VIRGILIO FELICE LEVRATTO, LO "SFONDARETI"

Storia di un mancino diventato leggenda

MILANO - Un tiro che buca la rete. Ad immaginarlo oggi, la reazione più immediata sarebbe una risata. In un'epoca in cui non c'era ancora l'alta definizione a documentarlo, però, Virgilio Felice Levratto le reti le sfondava davvero. Classe 1904, originario di Carcare, piccolo comune dell'attuale provincia di Savona, ci riuscì sette volte in totale, secondo i racconti spesso trionfalistici dell'epoca. I palloni di cuoio pesanti e il tessuto meno resistente delle reti avvicinano il mito alla logica, il resto lo fanno la magia del calcio e una carriera, quella di Levratto, di altissimo livello: il contesto giusto in cui collocare la leggenda dello "sfondareti".

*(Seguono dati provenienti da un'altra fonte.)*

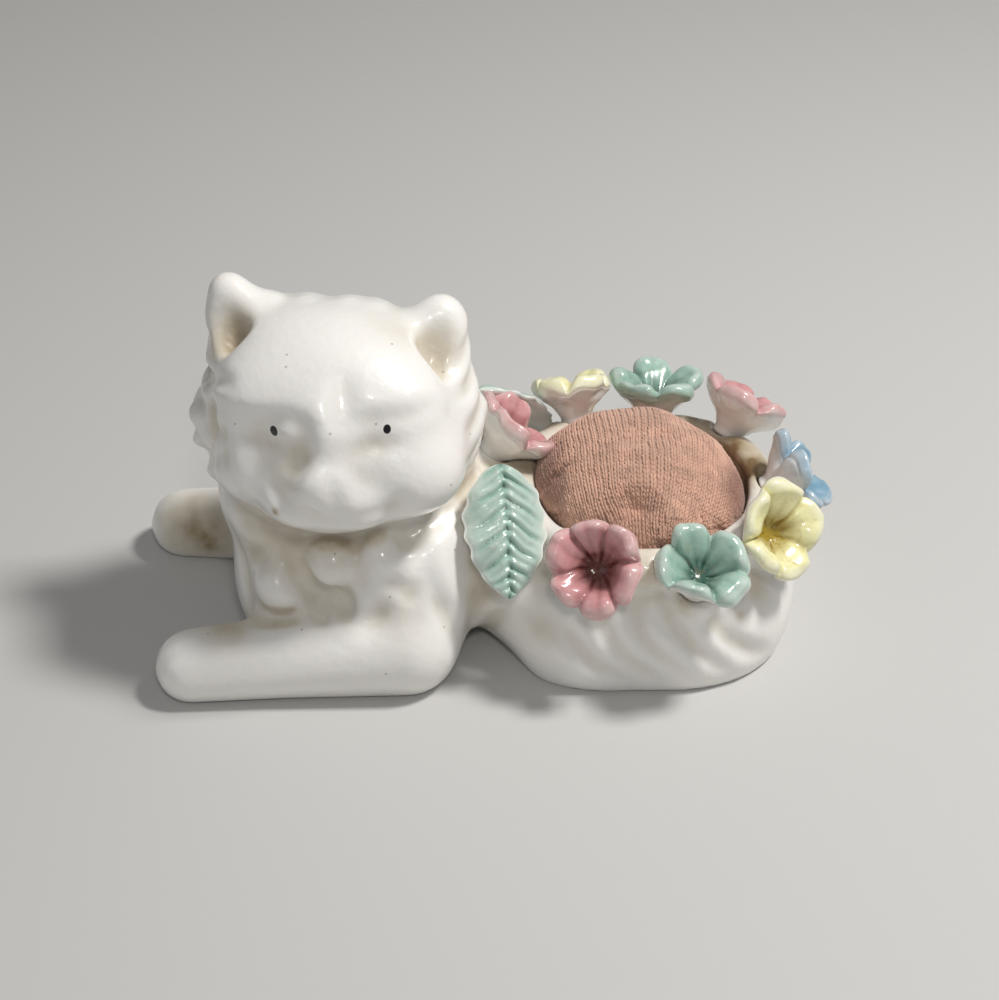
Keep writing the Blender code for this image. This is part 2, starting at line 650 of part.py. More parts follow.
def make_body(finish):
    body = add_object("cat_body", sculpt_body(), finish)
    thin = body.modifiers.new("fewer faces", "DECIMATE")
    thin.ratio = CLAY_FACES / (2 * len(body.data.polygons))
    reach = 2 * PAW_REACH
    below = block("below the floor", (-reach, -reach, -reach), (reach, reach, 0))
    floor = add_object("below the floor", below, finish)
    cut_away(body, floor)
    vent_place = Matrix.Translation((-VENT_REACH, 0, -1 * MM))
    vent = add_object("vent", rod("vent", VENT_RADIUS, WALL + 4 * MM, 24, vent_place), finish)
    cut_away(body, vent)
    for name, (_, bearing, out, rise, lean, mouth, length, spin, _) in FLOWERS.items():
        frame = flower_frame(bearing, out, rise, lean, spin)
        cut_seat(body, name, frame, flower_outline(mouth * FLOWER_MOUTH, length * FLOWER_LENGTH), finish)
    for name, placing in LEAVES.items():
        stalk = [(0.0, FOOT_RADIUS), (LEAF_STALK, FOOT_RADIUS)]
        cut_seat(body, name, leaf_seat(leaf_frame(*placing)), stalk, finish)
    return body


def cut_seat(body, name, frame, outline, finish):
    """Sinks a round seat for the foot of a flower or a leaf, open as wide as what stands in it."""
    sides = 24
    top = (outline[-1][0] + SEAT_OPENING, outline[-1][1])
    rings = [(-FOOT_CLEARANCE, outline[0][1])] + outline[1:] + [top]
    form = bmesh.new()
    loops = [
        [
            form.verts.new(frame @ Vector((reach * math.cos(turn), reach * math.sin(turn), height)))
            for turn in (2 * math.pi * side / sides for side in range(sides))
        ]
        for height, reach in ((height, radius + FOOT_CLEARANCE) for height, radius in rings)
    ]
    form.faces.new(reversed(loops[0]))
    for lower, upper in zip(loops, loops[1:]):
        band(form, lower, upper)
    form.faces.new(loops[-1])
    mesh = bpy.data.meshes.new(f"seat of {name}")
    form.to_mesh(mesh)
    form.free()
    cut_away(body, add_object(f"seat of {name}", mesh, finish))


def flower_outline(mouth, length):
    """Heights and radii up the outside of a flower."""
    flare = mouth - FOOT_RADIUS
    return [
        (0.0, FOOT_RADIUS),
        (0.34 * length, FOOT_RADIUS),
        (0.60 * length, FOOT_RADIUS + 0.26 * flare),
        (0.84 * length, FOOT_RADIUS + 0.70 * flare),
        (0.97 * length, mouth),
    ]


def make_pad(finish):
    """The stuffed pincushion, a little flat at its underside."""
    rows = 7
    sides = 36
    form = bmesh.new()
    bottom = form.verts.new((0, 0, PAD_MIDDLE - PAD_DEPTH))
    top = form.verts.new((0, 0, PAD_MIDDLE + PAD_CROWN))
    loops = []
    for row in range(1, 2 * rows):
        angle = math.pi * (row / (2 * rows) - 0.5)
        height = math.sin(angle) * (PAD_CROWN if angle > 0 else PAD_DEPTH)
        reach = PAD_RADIUS * math.cos(angle)
        loop = []
        for side in range(sides):
            turn = 2 * math.pi * side / sides
            place = (reach * math.cos(turn), reach * math.sin(turn), PAD_MIDDLE + height)
            loop.append(form.verts.new(place))
        loops.append(loop)
    fan(form, loops[0], bottom, True)
    for lower, upper in zip(loops, loops[1:]):
        band(form, lower, upper)
    fan(form, loops[-1], top, False)
    mesh = bpy.data.meshes.new("pincushion_pad")
    form.to_mesh(mesh)
    form.free()
    return add_object("pincushion_pad", mesh, finish)


def band(form, lower, upper):
    """Faces between two loops of the same count, turning the same way."""
    count = len(lower)
    for i in range(count):
        j = (i + 1) % count
        form.faces.new((lower[i], lower[j], upper[j], upper[i]))


def fan(form, loop, pole, below):
    """Closes a loop to a single point."""
    count = len(loop)
    for i in range(count):
        j = (i + 1) % count
        form.faces.new((loop[j], loop[i], pole) if below else (loop[i], loop[j], pole))


def make_flower(name, placing, finish):
    """A pinched trumpet of five petals on a short round foot."""
    _, bearing, out, rise, lean, mouth, length, spin, shares = placing
    mouth = mouth * FLOWER_MOUTH
    length = length * FLOWER_LENGTH
    # Height up the flower, radius, and how far the petals shape the loop.
    effects = (0, 0, 0.35, 0.8, 1)
    outside = [(*place, effect) for place, effect in zip(flower_outline(mouth, length), effects)]
    inside = [
        (0.97 * length + PETAL_WALL, 0.95 * mouth, 1.0),
        (0.84 * length + PETAL_WALL * 1.05, FOOT_RADIUS + 0.48 * (mouth - FOOT_RADIUS), 0.8),
        (0.68 * length + PETAL_WALL, FOOT_RADIUS + 0.08 * (mouth - FOOT_RADIUS), 0.3),
        (0.52 * length + PETAL_WALL, 0.5 * FOOT_RADIUS, 0.0),
    ]
    sides = 5 * PETAL_STEPS
    form = bmesh.new()
    bottom = form.verts.new((0, 0, 0))
    throat = form.verts.new((0, 0, inside[-1][0] - 0.2 * MM))
    loops = []
    for height, radius, effect in outside + inside:
        loop = []
        for side in range(sides):
            turn = 2 * math.pi * side / sides
            petal = shares[side // PETAL_STEPS]
            lobe = abs(math.sin(math.pi * side / PETAL_STEPS)) ** 0.6
            reach = radius * (1 - effect * (PETAL_NOTCH * (1 - lobe) + (1 - petal) * lobe))
            dip = effect * 0.10 * length * (1 - lobe)
            loop.append(form.verts.new((reach * math.cos(turn), reach * math.sin(turn), height - dip)))
        loops.append(loop)
    fan(form, loops[0], bottom, True)
    for lower, upper in zip(loops, loops[1:]):
        band(form, lower, upper)
    fan(form, loops[-1], throat, False)
    mesh = bpy.data.meshes.new(name)
    form.to_mesh(mesh)
    form.free()
    mesh.transform(flower_frame(bearing, out, rise, lean, spin))
    return add_object(name, mesh, finish)


def make_leaf(name, placing, finish):
    """A curved, serrated blade with a stalk under it."""
    lengthways = 12
    across = 4
    form = bmesh.new()
    faces = []
    for side in (-1, 1):
        rows = []
        for i in range(lengthways + 1):
            share = i / lengthways
            width = LEAF_WIDTH / 2 * math.sin(math.pi * min(0.06 + 0.94 * share, 0.985) ** 0.82) ** 0.75
            width *= 1 + LEAF_TEETH * (-1) ** i
            row = []
            for j in range(across + 1):
                out = 2 * j / across - 1
                sag = leaf_sag(2 * share - 1, out * width / (LEAF_WIDTH / 2))
                place = ((share - 0.5) * LEAF_LENGTH, out * width, sag + side * LEAF_WALL / 2)
                row.append(form.verts.new(place))
            rows.append(row)
        faces.append(rows)
    under, over = faces
    for i in range(lengthways):
        for j in range(across):
            form.faces.new((over[i][j], over[i + 1][j], over[i + 1][j + 1], over[i][j + 1]))
            form.faces.new((under[i][j], under[i][j + 1], under[i + 1][j + 1], under[i + 1][j]))
    edge = [(i, 0) for i in range(lengthways + 1)] + [(lengthways, j) for j in range(1, across + 1)]
    edge += [(i, across) for i in range(lengthways - 1, -1, -1)] + [(0, j) for j in range(across - 1, 0, -1)]
    for (i, j), (k, m) in zip(edge, edge[1:] + edge[:1]):
        form.faces.new((under[i][j], under[k][m], over[k][m], over[i][j]))
    bmesh.ops.recalc_face_normals(form, faces=form.faces)
    mesh = bpy.data.meshes.new(name)
    form.to_mesh(mesh)
    form.free()
    frame = leaf_frame(*placing)
    mesh.transform(frame)
    leaf = add_object(name, mesh, finish)
    stalk = rod(f"stalk of {name}", FOOT_RADIUS, LEAF_STALK + 0.5 * LEAF_WALL, 20, leaf_seat(frame))
    helper = add_object(f"stalk of {name}", stalk, finish)
    helper.hide_render = True
    helper.display_type = "WIRE"
    join = leaf.modifiers.new("with its stalk", "BOOLEAN")
    join.operation = "UNION"
    join.solver = "EXACT"
    join.object = helper
    return leaf


for old in list(bpy.data.objects):
    bpy.data.objects.remove(old, do_unlink=True)

make_body(material("glazed_white", SOFT_WHITE, 0.18))
make_pad(material("knitted_cover", DUSKY, 0.95))
for title, row in FLOWERS.items():
    make_flower(title, row, material(f"{title}_glaze", row[0], 0.2))
for title, row in LEAVES.items():
    make_leaf(title, row, material(f"{title}_glaze", SAGE, 0.2))
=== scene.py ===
"""The looks of a glazed porcelain cat that carries a knitted pincushion inside a wreath of flowers."""
import json
import math

import bmesh
import bpy
import numpy as np
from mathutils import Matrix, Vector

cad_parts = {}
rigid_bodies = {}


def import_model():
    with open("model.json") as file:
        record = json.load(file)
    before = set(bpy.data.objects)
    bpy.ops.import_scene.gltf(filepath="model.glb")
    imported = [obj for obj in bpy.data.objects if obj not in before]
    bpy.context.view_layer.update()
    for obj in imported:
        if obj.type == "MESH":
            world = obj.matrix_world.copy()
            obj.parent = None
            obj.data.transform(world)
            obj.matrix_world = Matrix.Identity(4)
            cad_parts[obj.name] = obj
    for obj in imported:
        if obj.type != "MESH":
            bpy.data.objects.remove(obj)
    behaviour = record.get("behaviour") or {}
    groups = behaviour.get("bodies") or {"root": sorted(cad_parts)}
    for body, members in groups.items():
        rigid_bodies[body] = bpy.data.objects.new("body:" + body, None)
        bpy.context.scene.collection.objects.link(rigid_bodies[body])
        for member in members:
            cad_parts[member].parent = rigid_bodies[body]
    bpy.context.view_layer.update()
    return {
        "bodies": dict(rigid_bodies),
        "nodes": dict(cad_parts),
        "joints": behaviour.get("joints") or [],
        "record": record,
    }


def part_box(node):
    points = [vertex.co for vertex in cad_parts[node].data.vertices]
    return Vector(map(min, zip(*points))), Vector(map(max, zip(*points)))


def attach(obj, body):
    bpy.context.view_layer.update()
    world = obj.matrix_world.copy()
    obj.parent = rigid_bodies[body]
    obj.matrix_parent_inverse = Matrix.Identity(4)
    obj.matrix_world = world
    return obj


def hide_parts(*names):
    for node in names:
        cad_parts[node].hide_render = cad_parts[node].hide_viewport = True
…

A cavallo tra gli anni Venti e Trenta, Levratto vestirà infatti la maglia di due delle squadre italiane più prestigiose del momento: il Genoa e l'Ambrosiana-Inter, com'era stata rinominata in quegli anni. Il percorso di Virgilio Felice, però, comincia in Liguria. Trasferitosi a Vado con la famiglia, entra a 14 anni nelle giovanili della squadra locale accompagnato dalle perplessità del padre calzolaio, scettico sul fatto che il figlio possa guadagnarsi da vivere grazie alla "pedata", come Gianni Brera chiamava il calcio di quei tempi.

Levratto impiegherà appena qualche anno a smentirlo. Nel 1922, passato in prima squadra, arriva col piccolo Vado in finale della prima edizione della Coppa Italia a soli 18 anni. La sfida con l'Udinese è tesa e bloccata, e i tempi supplementari a oltranza paiono destinati a essere interrotti soltanto dal tramonto. Al 118', però, sugli sviluppi di un contropiede la palla arriva al giovane attaccante che, dal limite dell'area, esplode il suo mancino. Vedendo sbattere il pallone sulla torre posta dietro la porta, l'arbitro si avvicina per verificare di persona: la sfera aveva sfondato la rete. Levratto aveva scritto la prima pagina di una storia incredibile che, pur senza l'aiuto delle immagini, sarebbe stata tramandata per quasi un secolo.

Sarà il commissario tecnico Vittorio Pozzo stesso a scomodarsi per andare ad osservare questo prodigio, che con l'Italia giocherà due Olimpiadi (1924 e 1928) vincendo un bronzo ad Amsterdam, conquisterà una Coppa Internazionale e incanterà tutti arricchendo la sua storia di altri capitoli affascinanti, come quella sfida al Lussemburgo in cui il portiere Bausch abbandonò la porta per evitare di essere colpito per la seconda volta dal suo sinistro violentissimo.

Dopo una stagione al Verona, tra i tanti club a lui interessati, Levratto preferisce il Genoa alla Juventus, complice la possibilità di restare nella sua Liguria. Con la maglia rossoblù si imporrà come uno dei migliori attaccanti della storia del club, segnando oltre 80 reti ma senza centrare il decimo scudetto del Grifone. Un Tricolore che nel 1930 gli sfuggirà a favore dell'Ambrosiana (la denominazione assunta dall'Inter nel 1928), nonostante una doppietta nello scontro decisivo disputato a Milano, finito 3-3. A risollevare le sorti nerazzurre in quell'incontro fu una doppietta di Giuseppe Meazza, con cui Levratto formerà dal '32 al '34 una coppia d'attacco entusiasmante, che nel primo anno realizza 39 gol, quasi la metà del bottino dell'intera squadra.

Anche con la maglia della Beneamata, con cui segna 27 reti in 67 partite, il titolo non arriverà: questione di sfortuna o cattivo tempismo, non sufficienti ad offuscare la grandezza di quello che, per molti, rimarrà il più forte giocatore italiano a non aver mai vinto lo scudetto. Ci riuscì infine nel 1956 con la Fiorentina, da vice di Fulvio Bernardini, in un'epoca in cui il suo mancino era già diventato leggenda per quei ragazzini che, potendosi fidare soltanto dei racconti di padri e nonni, ripercorrevano con l'immaginazione le gesta dello "sfondareti".